Marc – the setup was indeed daunting and I was tempted to alter my attack plan. Nevertheless, I stuck with the left flank approach.


Marc hadn’t been aware of the possibility of rolling for napalm until I reminded him. He made the secret dr and I kept my fingers crossed that I hadn’t shot myself in the foot (Spoiler alert: I had).

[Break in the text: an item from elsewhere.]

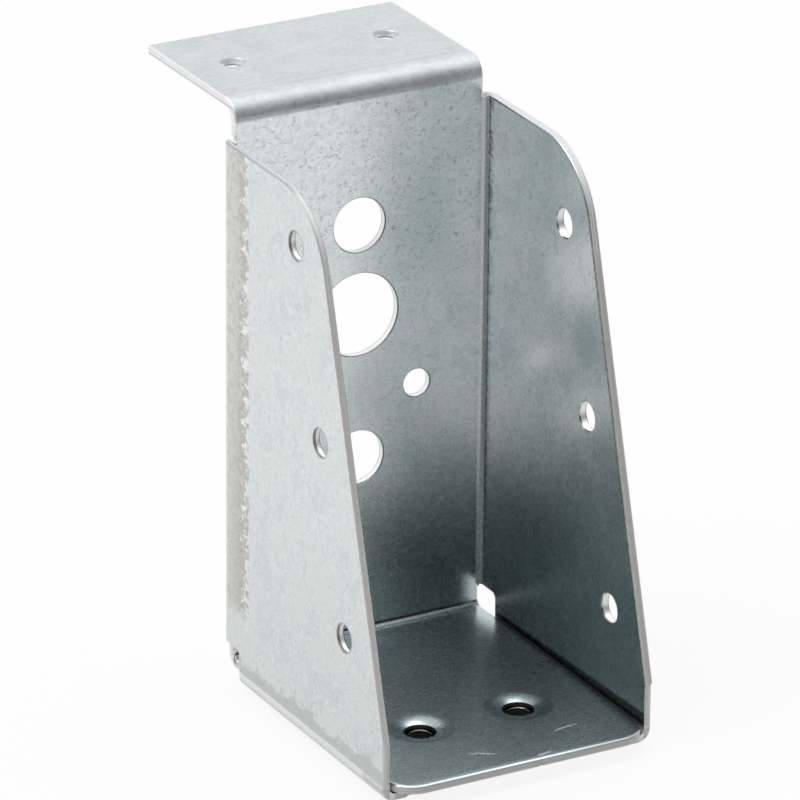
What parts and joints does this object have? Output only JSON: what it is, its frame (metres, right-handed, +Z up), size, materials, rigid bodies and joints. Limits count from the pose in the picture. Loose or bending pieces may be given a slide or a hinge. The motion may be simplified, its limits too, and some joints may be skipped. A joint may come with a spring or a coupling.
{
  "type": "joist hanger",
  "caption": "Folded galvanised joist hanger: a U-shaped seat between tapered side flanges, with a back plate and a top lip that hooks over the header.",
  "frame": {"origin": "centre of the seat's top face, in the middle of the joist's bearing length and on the centre plane between the side flanges", "axes": "+X across the joist towards the right flange as seen from the joist, +Y along the joist towards the header, +Z up"},
  "size_m": [0.0754, 0.1338, 0.1544],
  "materials": {
    "galvanised_sheet": "hot-dip galvanised sheet, dull and mottled, with bare sheared edges"
  },
  "bodies": {
    "root": {"hanger": "galvanised_sheet"}
  },
  "joints": []
}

Marc – I honestly don’t think this is correct, I definitely knew about the napalm and didn’t need any reminders, except insofar as I had rolled but the secret dr hadn’t been recorded so it looked like I had forgotten. Let’s stick with Doug’s version – it’s more dramatic 😊

Marc started off in style by prep firing two HMGs directed by his 9-2 leader at 22R2 and malfunctioning one of them with a DR of 11. On the right flank, mortar fire took out my dummy stack in the 22F2 bamboo before the rest of his force started searching the jungle hexes in front of them to reveal the panjis they were going to have to cross. He didn’t attempt to cross them with non-assault movement with the MC that this would entail and just inched forward using assault and advance phase movement. My first attempt at getting battery access for my artillery proved to be as successful as Marc’s HMG prep fire attack when it produced a red chit.
In my turn, I tried again for battery access and this time I was successful. When I set up my artillery observer, it had been my intention to place a SR in 22S1 or thereabouts, but I had failed to appreciate that LOS was blocked by the jungle around 17W1 which I had forgotten was at level 2. Suddenly my weak left flank was looking even weaker. You might think that it would be impossible for me to surpass this for stupidity. Hold my beer.
I decided to withdraw my squads in 22R2 and S3 rather than expose them to the 9-2 machine gun position. On entering S3 from R2, my 447 had concealment stripped when it was forced to take a MC following snake eyes rolled by a fire group above the panjis in S1 and T1. All seemed good at this stage when it passed its MC but the remaining Chinese HMG then proceeded to stripe it. This was the situation at the end of Turn One.


Chinese Turn Two
Turn two got off to an inauspicious start when the Chinese mortar in GG9 went on a ROF tear which stripped concealment from the squad in the EE3 bunker and striped it. Fortunately, the stack in the EE1 bamboo failed to capitalise when it cowered with its attack. On the Japanese left flank, a smoke grenade in 22S2 provided cover for movement into the wire in R1 and S2. In the centre, a search revealed the mines in Z1. In my defensive fire phase, the Chinese LMG squad in S2 broke under fire from S3. Another squad in R1 broke under fire from the U4 squad. Things were looking good, but Marc had marked his HMG stack with an Opportunity Fire counter in the PFPh and now reaped the benefits when 4 ROF shots striped and broke the Japanese squad in S3.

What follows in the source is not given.